Considering the only system his defenders have ever know is the scheme of Guenther and Mike Zimmer, style means as much as scheme.

"There's been a lot of continuity here for a lot of years so there are things that we're going to do a little bit different and it will take a little bit of time," Austin said. "I don't look at it as a big negative in terms of, 'We have to get that out of them.' I just know they were taught a different way and we have to explain to them why we think the way we're doing it will help them a little bit more."

Everyone just assumes Austin is going to bring more pressure than Bengals fans have seen the last ten seasons, when Zimmer and Guenther were two guys that were usually at the bottom of the league for blitzing. But then, remember, Austin lined up against the Bengals in Week 16 last year with Akeem Spence at tackle and Anthony Zettel at left end. Not Geno Atkins and Carlos Dunlap, so maybe he had to blitz more than Guenther to get pressure.

Offensive coordinator Bill Lazor has focused on Andy Dalton's strengths and giving him a better offensive line this offseason.
Offensive coordinator Bill Lazor has focused on Andy Dalton's strengths and giving him a better offensive line this offseason.

"I'm not going to call plays like everybody else did. I mean, because we're all unique individuals. There may be certain situations I may be a little bit more; I may gamble a little more," Austin said. "I may be a little more conservative. What's been done in the past I'm not exactly sure of that. I just know how I like to call a game and how I see situations."

On Tuesday both coordinators broadly outlined what they want. Lazor has focused on Dalton's strengths of quick mind and release at the line while Austin is emphasizing what the defense didn't do well last year: stopping the run and costly penalties, better tackling and turning it over more. Before he became a coordinator, Austin coached secondaries in Seattle, Arizona and Baltimore to Super Bowls, and the one thread from those defenses is aggressiveness. So that's been a constant theme for him. One scribe noted Tuesday how his DBs seemed at home jumping routes during spring drills.

"I think that they are calculated risks based on formations and things that you see," Austin said. "I do want our guys to be aggressive. I don't ever want our guys to be afraid to make a play, because if you're afraid to make a play then you'll never make a play.
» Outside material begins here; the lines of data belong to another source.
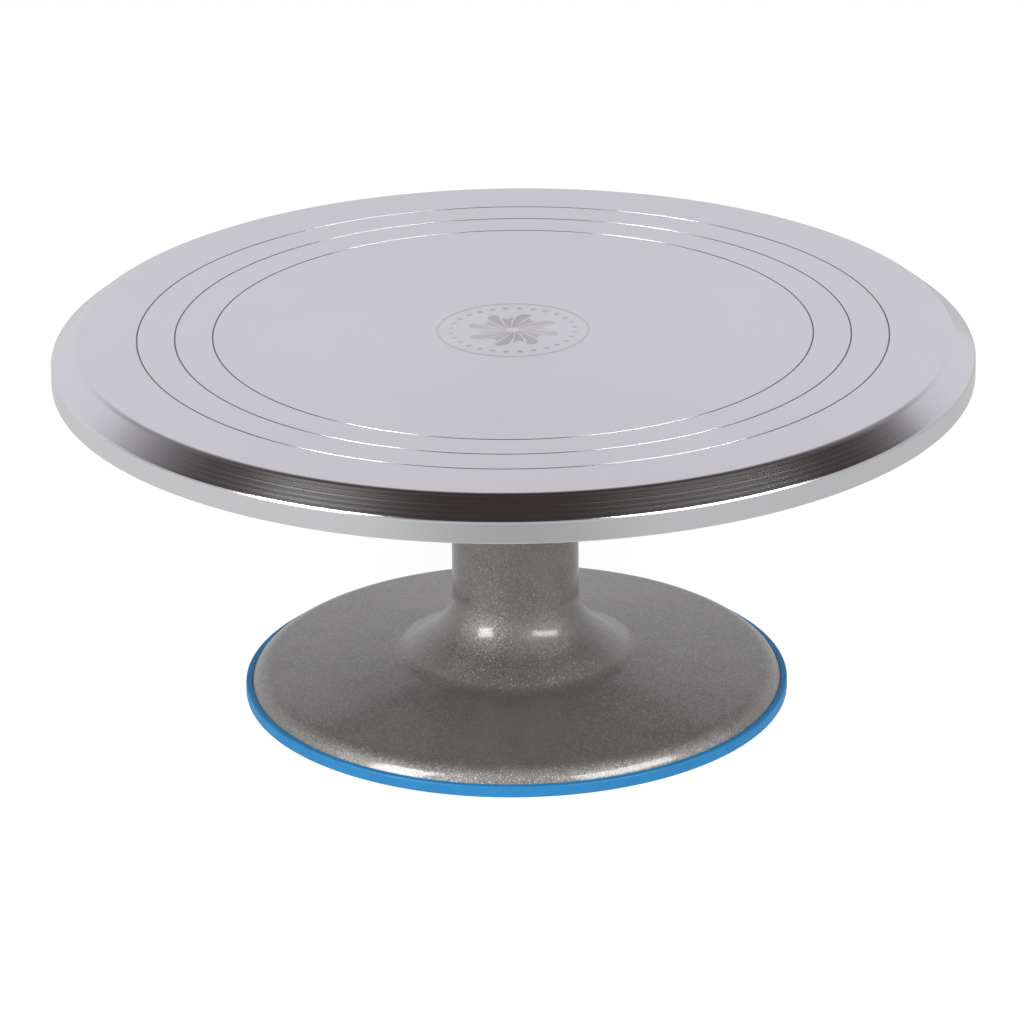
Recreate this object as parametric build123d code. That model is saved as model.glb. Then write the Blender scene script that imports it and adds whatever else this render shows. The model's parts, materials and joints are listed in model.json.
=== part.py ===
"""Cake turntable: a bevelled aluminium plate that spins on an enamelled cast pedestal.

Millimetres, +Z up. The origin is on the floor, at the centre of the foot ring. Each function
returns one sub-part in its place in the assembly.
"""
from build123d import *
from math import asin, degrees, radians, sin
import os

# Plate
PLATE_RADIUS = 152.5
PLATE_TOP = 127.6
RIM_DEPTH = 13.5
BEVEL_INNER_RADIUS = 144.6
BEVEL_INNER_ROUND = 3.5
BEVEL_DEPTH = 6.2
BAND_TOP_ROUND = 1.6
BAND_FOOT_ROUND = 0.4
WEB_THICKNESS = 6.0
RIM_INNER_RADIUS = 139.0
RIM_FILLET = 2.5
BOSS_RADIUS = 38.0
BOSS_THICKNESS = 8.0
BOSS_FILLET = 1.2
GROOVE_RADII = [99.0, 111.5, 124.0]
GROOVE_SECTION_RADIUS = 0.25

# Pedestal casting
COLUMN_TOP = 110.0
COLUMN_TOP_RADIUS = 21.0
COLUMN_FOOT_RADIUS = 21.3
COLUMN_TOP_ROUND = 1.5
THROAT_START_HEIGHT = 35.6
THROAT_RADIUS = 17.0
THROAT_SLOPE = 50.0
FLARE_RADIUS = 26.0
FLARE_SLOPE = 37.0
FLARE_STRAIGHT = 8.8
TOE_RADIUS = 11.0
CONE_SLOPE = 6.5
CONE_END_RADIUS = 82.8
RIM_ROUND = 8.0
RIM_SIDE_RADIUS = 89.8
WALL = 4.5
HOLLOW_RADIUS = 79.5
RIB_COUNT = 6
RIB_THICKNESS = 4.0
RIB_INNER_RADIUS = 18.0
RIB_FOOT = 3.0
SHOULDER_THICKNESS = 8.0
SHOULDER_BORE_RADIUS = 13.5

# Foot ring
RING_OUTER_RADIUS = 91.4
RING_HEIGHT = 3.9
RING_PAD = 1.5
RING_LIP_FOOT_RADIUS = 90.05
RING_LIP_TOP_RADIUS = 89.3
RING_INNER_RADIUS = 78.0
RING_INNER_HEIGHT = 2.8
RING_FIT_GAP = 0.1
RING_EDGE_ROUND = 0.5

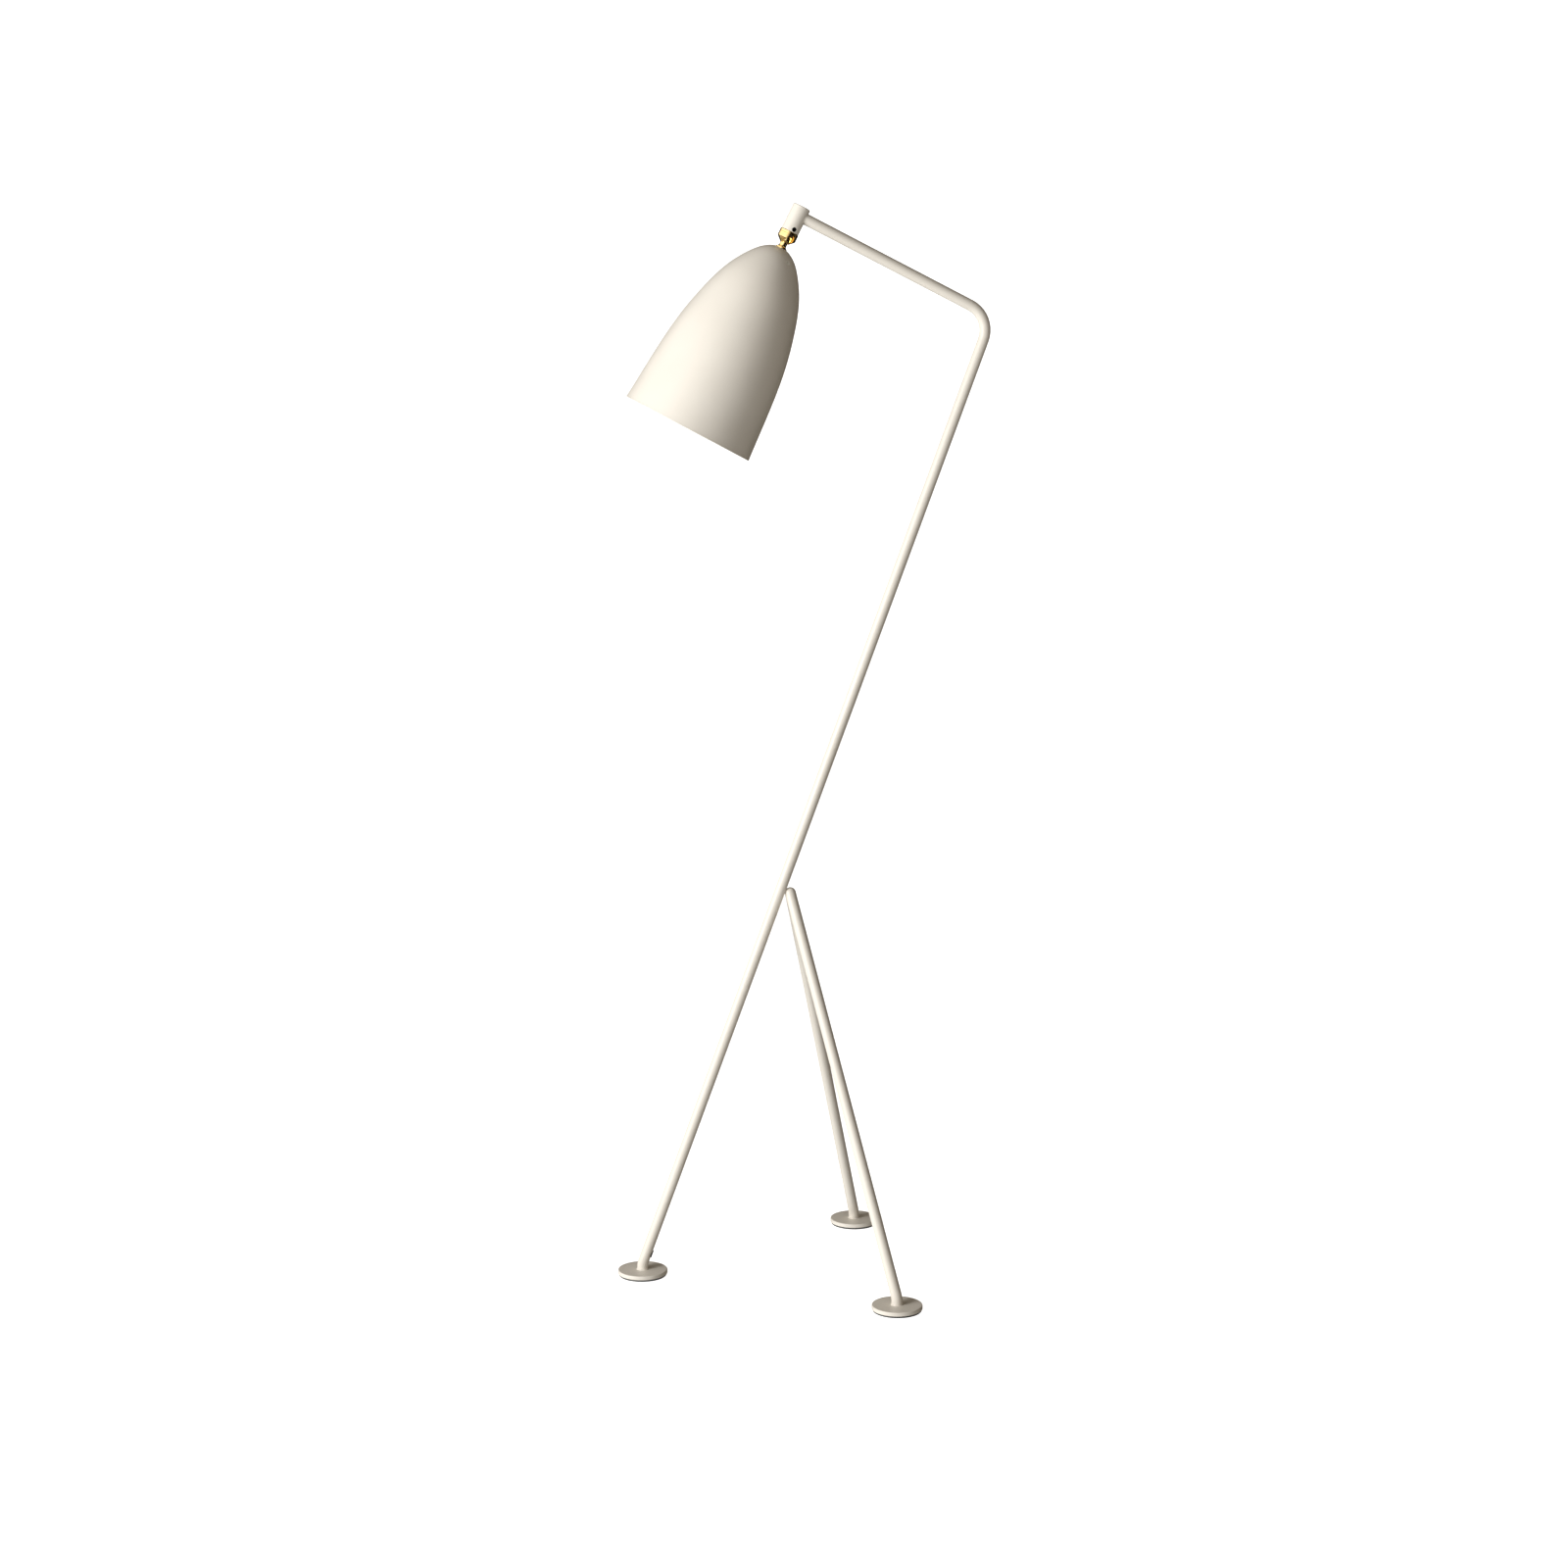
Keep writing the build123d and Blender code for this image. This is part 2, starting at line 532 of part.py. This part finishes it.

You will be so cautious that you'll never get beat, but you'll never make a play.

"I want our defense to be known as a really solid tackling team as well. I think that's an art that maybe we just don't see very often. You see a lot of teams that aren't very good tacklers. Defensively we want to be a good tackling team. I don't want a guy who comes, well, I'm just a cover corner. No, you're a football player. Football players get off blocks and we tackle. I'd like to us to be known as an aggressive team, a really good tackling team and a smart team, too, that doesn't beat itself."

Austin has a veteran group while Lazor is challenged by an offensive line in transition. Given that the Bengals have their first new offensive line coach in 23 years and Lazor's hand-in-glove approach with hand-picked line coach Frank Pollack indicates a new approach in technique and philosophy up front. It's believed that Lazor has installed some of the elements of Chip Kelly's fast-break offense, but Pollack, coming from directing the NFL's No. 2 rushing game twice in the past three seasons, is also a bow to tradition.

Lazor loves those run-pass options the Eagles used so well last season and it should be noted that Dalton's style and strengths are similar to Nick Foles, the reigning Super Bowl MVP that had a career year under Lazor in Philadelphia five years ago. But Lazor is also trying to beef up the running game.

"You always have to look at football as being a physical game, and I don't think you can win without winning the line of scrimmage," Lazor said. "There are very few teams that can only do it one way, only run the ball or only throw the ball. You have to be dominant to do that, and I think you have to be able to do both. One of the great things to do is to have all the options. You talk about the pendulum swinging toward the passing game, but to make it so that maybe the defense thinks you're doing it one way but that you can still be a physical football team. I think the basics of the game aren't going to change. Rule changes might affect the numbers and frequency but the basics will remain the same."

So all we're left with heading into camp is guesswork. The only guy offering specifics Tuesday, strangely, was Lewis as he focused on the deep ball. In five of Dalton's seven seasons, the Bengals finished in the NFL top eight for 40-yard passes with the high water mark of second most in 2012 and 2013. In 2015 and 2016, they were in the top five, but last year they had just a total of nine, their fewest since that 2014 season they didn't have Marvin Jones and Tyler Eifert and injuries limited A.J. Green to no catches in five games.

"This group's been one of the best groups in the National Football League since Andy came to the league on vertical passes. And we weren't very good," Lewis said. "That alone is the first thing. The thing Andy does, he doesn't put the ball in jeopardy. That's No. 1. He's done that since he was a young player. And he understands that. And the coaches have to continue to control the aspects of that as well.

"The field gets really long when you can't (go vertical). We've got opportunity, whether it be with vertical throws or our guys in the backfield, with our tight ends to be able to make more of those kinds of plays and give us an opportunity to get ourselves in the scoring zone with touchdown opportunities by doing those things."

But for the first time in nearly 40 years, the Bengals playbooks are a blank slate.